Feature	Lithium Air Battery	Lithium Sulfur Battery
Energy Density	Theoretical: 5,200 Wh/kg	Practical: ~550 Wh/kg
Cycle Life	~50 cycles	>1,500 cycles
Weight	Lightweight due to air utilization	Lightweight due to sulfur use
Cost	Potentially high due to complexity	Generally lower due to sulfur
Efficiency	Lower due to reaction complexity	Higher efficiency in energy conversion
Environmental Impact	Uses ambient air, reducing oxidizer weight	Sulfur is abundant and less toxic
Commercial Availability	Still in the research phase	Already in commercial applications

Part 7. Applications of lithium-air and lithium-sulfur batteries

Lithium-Air Batteries

Lithium-air batteries are still in the research phase. Designers see them as useful for applications where weight and energy density are important, like electric vehicles, aerospace, and portable electronics. Their ability to use oxygen from the air could reduce weight significantly, which is key for efficiency in demanding environments.

Lithium Sulfur Batteries

Lithium-sulfur batteries are already used in several commercial applications, including electric vehicles and renewable energy storage. They offer significant weight savings and better energy density. This makes them suitable for future uses, like smart grids and powering electronic devices where long battery life is important.

Part 8. FAQs

What is the lifespan of lithium-air batteries?

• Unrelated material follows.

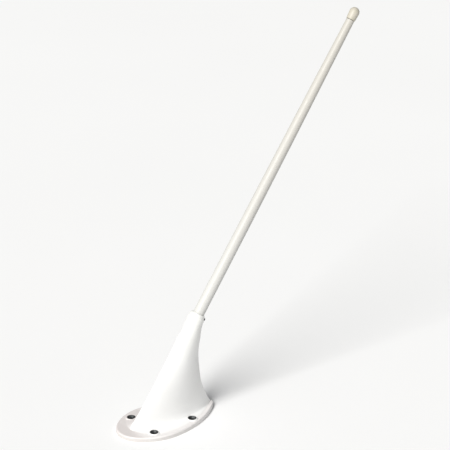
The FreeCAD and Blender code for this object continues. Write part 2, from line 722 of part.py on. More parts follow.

Lithium-air batteries typically have a limited lifespan, often degrading significantly after about 50 cycles.
How does the energy density of lithium-sulfur batteries compare to lithium-ion batteries?

Lithium-sulfur batteries offer higher energy densities, generally up to 550 Wh/kg, compared to lithium-ion batteries, which range from 150 to 260 Wh/kg.
What are the main challenges facing lithium-air batteries?

The main challenges include low cycle life and a complex discharge process, which limits their performance in practical applications.
Are lithium-sulfur batteries commercially available?

Some applications, primarily in electric vehicles and renewable energy systems, already utilize lithium-sulfur batteries.
What future developments are expected in lithium battery technology?

Future developments will likely focus on improving energy density and lifespan and reducing costs, making these technologies more viable for widespread use.